Use the chain rule at each step in order to keep track of the intermediate gradients.

## $\frac{\partial f\left(g(x)\right)}{\partial x} = f^\prime\left(g(x)\right)\times g^\prime(x)$

In [None]:
expression = [np.exp, np.tanh]

def forward_automatic_differentiation(expression,input_value):
    current_value = #???
    current_derivative = #???
    for function in expression[::-1]:
        new_value = #???
        new_derivative = #???
        current_value, current_derivative = new_value, new_derivative
    return current_value, current_derivative

In [None]:
derivatives = {
    np.exp   :  np.exp,
    np.tanh  :  lambda x: 1 - np.tanh(x)**2,
    np.sin   :  np.cos,
    np.cos   :  lambda x: -np.sin(x)
} # quite an incomplete list

In [None]:
forward_automatic_differentiation([np.exp, np.tanh], 0.5)

In [None]:
np.exp(np.tanh(0.5))

In [None]:
h = 0.0001
(np.exp(np.tanh(0.5+h)) - np.exp(np.tanh(0.5))) / h

# How expensive is this?

We do need to run it multiple times for each dimension, as was the case for numerical differentiation.

![test.gif](attachment:test.gif)

# Forth Method: Backpropagation (a.k.a. Reverse Mode AD)

Calculate the forward pass without calculating derivatives, but while saving the intermediate results.

Go backwards, and calculate the "sensitivity" (a.k.a. the adjoint) of the final expression in terms of its intermediate values.

$y = f(g(h(x)))$

- sensitivity of $y$ w.r.t. itself is $\frac{\partial y}{\partial y} = 1$
- sensitivity of $y$ w.r.t. to the intermediate variable $v_1=g(h(x))$ is $\frac{\partial y}{\partial v_1} = f^\prime (v_1)$
- sensitivity of $y$ w.r.t. to the intermediate variable $v_2=h(x)$ is
$\frac{\partial y}{\partial v_2} =
\frac{\partial y}{\partial v_1}\frac{\partial v_1}{\partial v_2} =
f^\prime (v_1) g^\prime (v_2)$
- etc. until we are all the way back to the sensitivity of $y$ w.r.t. $x$

Pictorially:
    
![chainrule_example.png](attachment:chainrule_example.png)

Image credit: Frederik Kratzert

# Let's implement it ourselves!

In [None]:
def reverse_automatic_differentiation(expression,input_value):
    current_value = input_value
    intermediate_values = []
    for function in expression[::-1]:
        # calculate intermediate values
    current_adjoint = 1
    for function, value in zip(expression, intermediate_values[::-1]):
        # calculate the sensitivity wrt the current value
    return current_value, current_adjoint

In [None]:
reverse_automatic_differentiation([np.exp, np.tanh], 0.5)

# How expensive is this?

We do need to run it multiple times for each output dimension!

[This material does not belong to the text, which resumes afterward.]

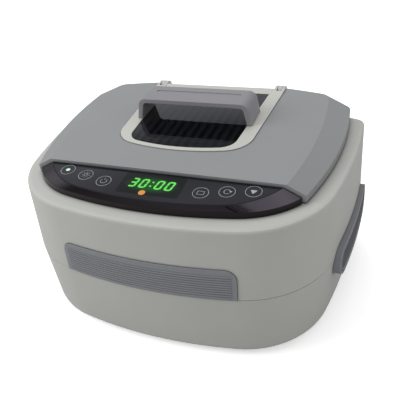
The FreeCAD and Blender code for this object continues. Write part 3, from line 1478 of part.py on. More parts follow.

Good thing that cost functions in ML are scalar.

![test.gif](attachment:test.gif)

# Takeaways

- Numerical diff. is easy, but expensive and noisy.
- Symbolic diff. is precise, but too unwieldy for large programs.
- Automatic diff. is takes all the great qualities of symbolic diff., but by keeping intermediate gradients (and using the chain rule), is straightforward ot implement efficiently:
    - in forward mode for high-dimensional functions of a few parameters;
    - in backward mode for low-dimensional functions of many parameters.